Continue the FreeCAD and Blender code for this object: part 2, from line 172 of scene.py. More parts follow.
---
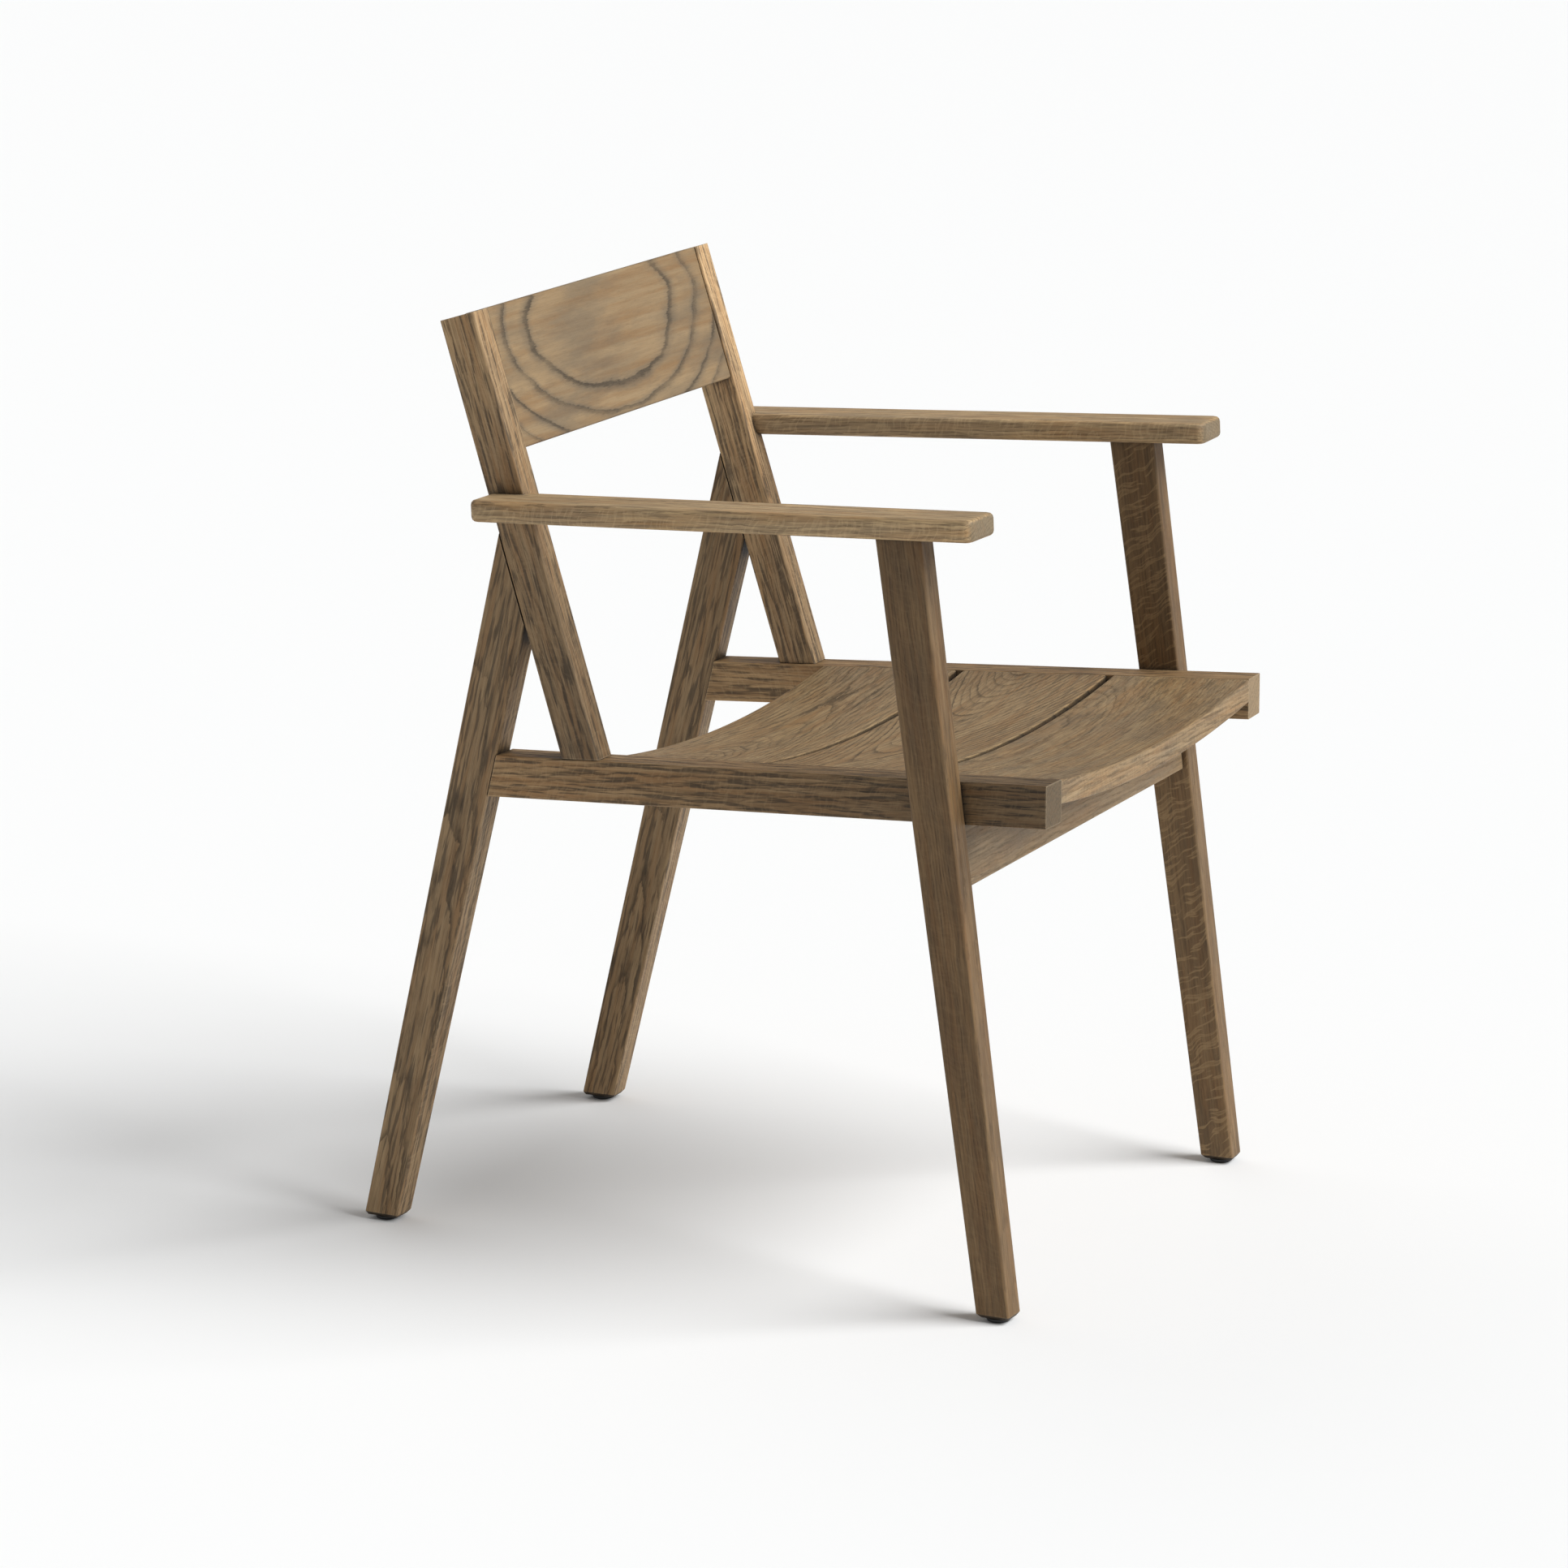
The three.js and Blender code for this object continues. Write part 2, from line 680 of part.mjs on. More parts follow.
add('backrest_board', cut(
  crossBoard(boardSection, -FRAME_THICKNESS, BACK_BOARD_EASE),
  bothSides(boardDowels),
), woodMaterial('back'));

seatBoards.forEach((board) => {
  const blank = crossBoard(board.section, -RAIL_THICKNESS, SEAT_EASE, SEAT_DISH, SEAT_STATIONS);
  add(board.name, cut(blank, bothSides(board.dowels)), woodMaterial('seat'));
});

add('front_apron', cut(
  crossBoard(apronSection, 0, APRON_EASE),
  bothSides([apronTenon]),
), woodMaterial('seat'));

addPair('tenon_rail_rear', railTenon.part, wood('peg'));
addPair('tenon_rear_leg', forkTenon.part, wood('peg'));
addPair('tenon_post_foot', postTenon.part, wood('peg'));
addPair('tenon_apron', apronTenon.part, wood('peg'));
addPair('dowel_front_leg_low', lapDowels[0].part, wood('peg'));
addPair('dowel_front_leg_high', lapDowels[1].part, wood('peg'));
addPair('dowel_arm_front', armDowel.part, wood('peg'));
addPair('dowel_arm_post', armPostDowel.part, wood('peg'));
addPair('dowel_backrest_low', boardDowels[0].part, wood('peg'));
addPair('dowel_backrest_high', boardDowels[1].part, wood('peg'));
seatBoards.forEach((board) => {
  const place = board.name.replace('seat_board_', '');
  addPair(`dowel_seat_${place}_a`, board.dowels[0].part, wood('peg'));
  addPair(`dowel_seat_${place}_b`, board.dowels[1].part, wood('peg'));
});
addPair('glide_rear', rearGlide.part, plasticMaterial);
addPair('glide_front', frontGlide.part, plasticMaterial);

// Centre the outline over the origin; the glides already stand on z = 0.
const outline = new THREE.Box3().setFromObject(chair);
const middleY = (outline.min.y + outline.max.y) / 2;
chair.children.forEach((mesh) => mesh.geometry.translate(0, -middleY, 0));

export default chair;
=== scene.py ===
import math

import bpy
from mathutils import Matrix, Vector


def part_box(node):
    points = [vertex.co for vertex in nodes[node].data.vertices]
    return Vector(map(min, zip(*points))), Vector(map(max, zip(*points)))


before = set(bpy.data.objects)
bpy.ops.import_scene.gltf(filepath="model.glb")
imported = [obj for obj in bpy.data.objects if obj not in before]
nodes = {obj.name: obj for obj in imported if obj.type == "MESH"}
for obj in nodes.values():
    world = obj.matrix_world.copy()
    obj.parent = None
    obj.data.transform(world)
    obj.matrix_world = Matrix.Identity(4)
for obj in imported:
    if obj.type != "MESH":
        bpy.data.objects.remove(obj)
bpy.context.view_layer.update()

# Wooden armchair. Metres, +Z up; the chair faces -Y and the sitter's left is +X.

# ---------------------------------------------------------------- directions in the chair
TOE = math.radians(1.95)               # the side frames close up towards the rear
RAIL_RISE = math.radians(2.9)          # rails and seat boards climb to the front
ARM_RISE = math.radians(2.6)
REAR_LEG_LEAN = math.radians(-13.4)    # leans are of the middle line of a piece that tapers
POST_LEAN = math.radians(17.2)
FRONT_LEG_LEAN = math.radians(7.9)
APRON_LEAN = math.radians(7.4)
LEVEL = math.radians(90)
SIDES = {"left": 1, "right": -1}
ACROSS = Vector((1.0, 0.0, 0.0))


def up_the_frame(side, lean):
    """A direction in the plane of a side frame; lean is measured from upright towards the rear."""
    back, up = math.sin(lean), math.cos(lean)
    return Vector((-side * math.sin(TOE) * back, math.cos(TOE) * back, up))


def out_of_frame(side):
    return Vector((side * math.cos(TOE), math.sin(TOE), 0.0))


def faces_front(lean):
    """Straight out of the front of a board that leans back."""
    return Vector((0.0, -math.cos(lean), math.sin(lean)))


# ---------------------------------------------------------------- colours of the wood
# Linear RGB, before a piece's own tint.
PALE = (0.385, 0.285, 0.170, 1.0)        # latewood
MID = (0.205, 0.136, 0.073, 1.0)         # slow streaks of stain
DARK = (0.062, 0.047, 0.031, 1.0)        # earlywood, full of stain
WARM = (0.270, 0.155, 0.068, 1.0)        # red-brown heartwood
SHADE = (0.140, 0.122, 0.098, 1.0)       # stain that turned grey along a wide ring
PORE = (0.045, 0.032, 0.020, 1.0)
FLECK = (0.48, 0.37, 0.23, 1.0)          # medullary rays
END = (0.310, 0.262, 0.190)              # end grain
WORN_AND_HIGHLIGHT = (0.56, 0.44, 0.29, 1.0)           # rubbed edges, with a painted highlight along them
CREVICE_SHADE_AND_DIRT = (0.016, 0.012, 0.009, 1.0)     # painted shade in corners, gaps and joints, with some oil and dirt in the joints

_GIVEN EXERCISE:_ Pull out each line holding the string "follow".

_TASK RESULT:_
Continue the FreeCAD and Blender code for this object: part 2, from line 172 of scene.py. More parts follow.
The three.js and Blender code for this object continues. Write part 2, from line 680 of part.mjs on. More parts follow.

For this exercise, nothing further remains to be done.